+++ SOURCE EXCERPT +++

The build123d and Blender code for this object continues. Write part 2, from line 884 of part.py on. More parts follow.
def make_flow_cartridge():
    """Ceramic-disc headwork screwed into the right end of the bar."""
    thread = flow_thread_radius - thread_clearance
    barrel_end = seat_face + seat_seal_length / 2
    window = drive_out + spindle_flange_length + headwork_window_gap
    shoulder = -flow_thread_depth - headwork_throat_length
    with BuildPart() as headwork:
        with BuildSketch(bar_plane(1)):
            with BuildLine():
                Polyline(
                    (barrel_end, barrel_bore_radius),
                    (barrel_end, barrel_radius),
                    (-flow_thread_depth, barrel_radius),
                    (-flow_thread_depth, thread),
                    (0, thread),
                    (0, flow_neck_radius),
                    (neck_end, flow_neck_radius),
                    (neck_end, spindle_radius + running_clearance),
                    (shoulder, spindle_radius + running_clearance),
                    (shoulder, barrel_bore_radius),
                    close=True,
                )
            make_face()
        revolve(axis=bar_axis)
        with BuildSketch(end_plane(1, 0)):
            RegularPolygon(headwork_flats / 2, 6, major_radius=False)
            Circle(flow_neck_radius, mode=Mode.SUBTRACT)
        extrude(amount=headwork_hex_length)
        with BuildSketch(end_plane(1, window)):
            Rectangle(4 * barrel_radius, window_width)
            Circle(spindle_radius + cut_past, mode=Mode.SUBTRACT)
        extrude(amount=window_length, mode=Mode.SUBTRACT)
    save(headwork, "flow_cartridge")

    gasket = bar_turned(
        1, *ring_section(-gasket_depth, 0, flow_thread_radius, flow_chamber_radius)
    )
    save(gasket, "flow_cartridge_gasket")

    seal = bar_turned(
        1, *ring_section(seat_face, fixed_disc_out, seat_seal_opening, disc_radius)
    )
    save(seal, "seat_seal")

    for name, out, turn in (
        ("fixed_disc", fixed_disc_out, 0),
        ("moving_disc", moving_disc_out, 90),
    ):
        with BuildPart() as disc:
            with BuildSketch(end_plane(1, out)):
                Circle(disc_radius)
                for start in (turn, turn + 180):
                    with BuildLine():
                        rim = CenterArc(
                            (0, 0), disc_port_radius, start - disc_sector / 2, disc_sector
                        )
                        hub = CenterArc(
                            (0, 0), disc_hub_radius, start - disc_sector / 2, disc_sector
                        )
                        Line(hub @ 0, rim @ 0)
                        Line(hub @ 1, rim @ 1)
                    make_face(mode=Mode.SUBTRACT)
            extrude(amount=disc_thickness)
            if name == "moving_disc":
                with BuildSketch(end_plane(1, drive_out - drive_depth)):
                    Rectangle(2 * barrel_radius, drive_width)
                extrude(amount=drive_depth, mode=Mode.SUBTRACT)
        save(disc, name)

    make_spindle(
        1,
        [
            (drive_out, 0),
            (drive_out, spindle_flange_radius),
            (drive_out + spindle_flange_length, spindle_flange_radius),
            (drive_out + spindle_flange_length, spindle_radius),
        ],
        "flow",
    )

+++

GOAL =>
Extract the whole listing, character for character.

ANSWER IN FULL =>
The build123d and Blender code for this object continues. Write part 2, from line 884 of part.py on. More parts follow.
def make_flow_cartridge():
    """Ceramic-disc headwork screwed into the right end of the bar."""
    thread = flow_thread_radius - thread_clearance
    barrel_end = seat_face + seat_seal_length / 2
    window = drive_out + spindle_flange_length + headwork_window_gap
    shoulder = -flow_thread_depth - headwork_throat_length
    with BuildPart() as headwork:
        with BuildSketch(bar_plane(1)):
            with BuildLine():
                Polyline(
                    (barrel_end, barrel_bore_radius),
                    (barrel_end, barrel_radius),
                    (-flow_thread_depth, barrel_radius),
                    (-flow_thread_depth, thread),
                    (0, thread),
                    (0, flow_neck_radius),
                    (neck_end, flow_neck_radius),
                    (neck_end, spindle_radius + running_clearance),
                    (shoulder, spindle_radius + running_clearance),
                    (shoulder, barrel_bore_radius),
                    close=True,
                )
            make_face()
        revolve(axis=bar_axis)
        with BuildSketch(end_plane(1, 0)):
            RegularPolygon(headwork_flats / 2, 6, major_radius=False)
            Circle(flow_neck_radius, mode=Mode.SUBTRACT)
        extrude(amount=headwork_hex_length)
        with BuildSketch(end_plane(1, window)):
            Rectangle(4 * barrel_radius, window_width)
            Circle(spindle_radius + cut_past, mode=Mode.SUBTRACT)
        extrude(amount=window_length, mode=Mode.SUBTRACT)
    save(headwork, "flow_cartridge")

    gasket = bar_turned(
        1, *ring_section(-gasket_depth, 0, flow_thread_radius, flow_chamber_radius)
    )
    save(gasket, "flow_cartridge_gasket")

    seal = bar_turned(
        1, *ring_section(seat_face, fixed_disc_out, seat_seal_opening, disc_radius)
    )
    save(seal, "seat_seal")

    for name, out, turn in (
        ("fixed_disc", fixed_disc_out, 0),
        ("moving_disc", moving_disc_out, 90),
    ):
        with BuildPart() as disc:
            with BuildSketch(end_plane(1, out)):
                Circle(disc_radius)
                for start in (turn, turn + 180):
                    with BuildLine():
                        rim = CenterArc(
                            (0, 0), disc_port_radius, start - disc_sector / 2, disc_sector
                        )
                        hub = CenterArc(
                            (0, 0), disc_hub_radius, start - disc_sector / 2, disc_sector
                        )
                        Line(hub @ 0, rim @ 0)
                        Line(hub @ 1, rim @ 1)
                    make_face(mode=Mode.SUBTRACT)
            extrude(amount=disc_thickness)
            if name == "moving_disc":
                with BuildSketch(end_plane(1, drive_out - drive_depth)):
                    Rectangle(2 * barrel_radius, drive_width)
                extrude(amount=drive_depth, mode=Mode.SUBTRACT)
        save(disc, name)

    make_spindle(
        1,
        [
            (drive_out, 0),
            (drive_out, spindle_flange_radius),
            (drive_out + spindle_flange_length, spindle_flange_radius),
            (drive_out + spindle_flange_length, spindle_radius),
        ],
        "flow",
    )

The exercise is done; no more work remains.